Welcome back my friend......... I've been waiting for you to return!!!

Wish it was under "good" circumstances but hey, this is ok too.......it is what it is.

There's no benefit in lamenting what happened in the past.......even if the past was yesterday. When I'm stuck in the past, there almost seems no way to get out of it......so I know how you're feelin. The ONLY thing you have control over is what you're doing today......right now......right this second. When we "decide" to ponder our future relentlessly or look back and get into the self-pity trap of regretting our past.........we're missing out on the NOW. We're turning today into another "nothing day" that we'll end up regretting tomorrow........ wash, rinse, repeat.

You drank. Done. It's over.
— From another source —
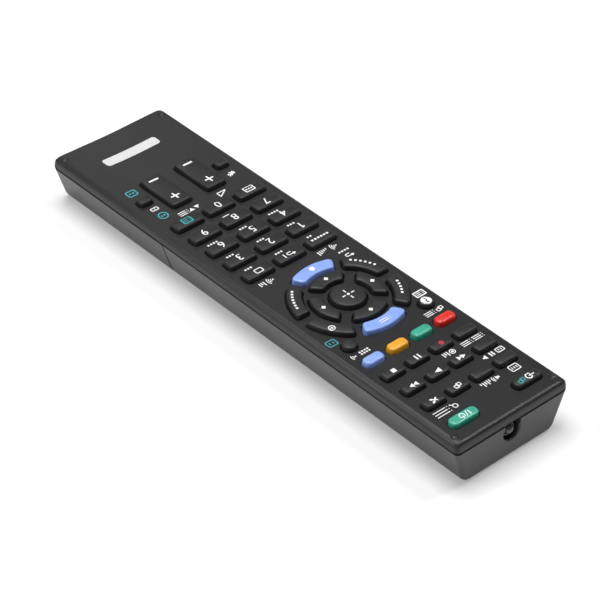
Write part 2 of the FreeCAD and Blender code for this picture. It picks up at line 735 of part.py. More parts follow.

Lots of ppl have done it, you're nothing special, you didn't let anyone down, you're no martyr. (and yanno pal, I'm not busting balls.......I know where I've taken some of those "I let you guys down" thoughts before - like I'm soooooooo messed up, woe is me, etc) Accept it for what it was and let's focus on today: moving forward again, getting back that sanity that we had, and living life to the fullest from this moment on.

As for letting the ppl in AA down, one last thought. I'm in AA and what I think when I hear about someone going back out is this: that guy probably quit doing what we do, quit working the steps, quit applying this program of action we have, lost tough with his spirituality, started believing they could manage things on their own and didn't need to do all that "helping others/God stuff," and eventually they went ended up in the place where they're no longer engaged in recovery...........so the only thing left TO do is drink.

For me, I think it's inevitable: I'm either working on my recovery, my spiritual growth, and helping everyone I can along the way............or I'm working on my next drink.

Anyway.......nice to see you again my friend. Shoot me a PM anytime or, if you still have my number, feel free to call anytime.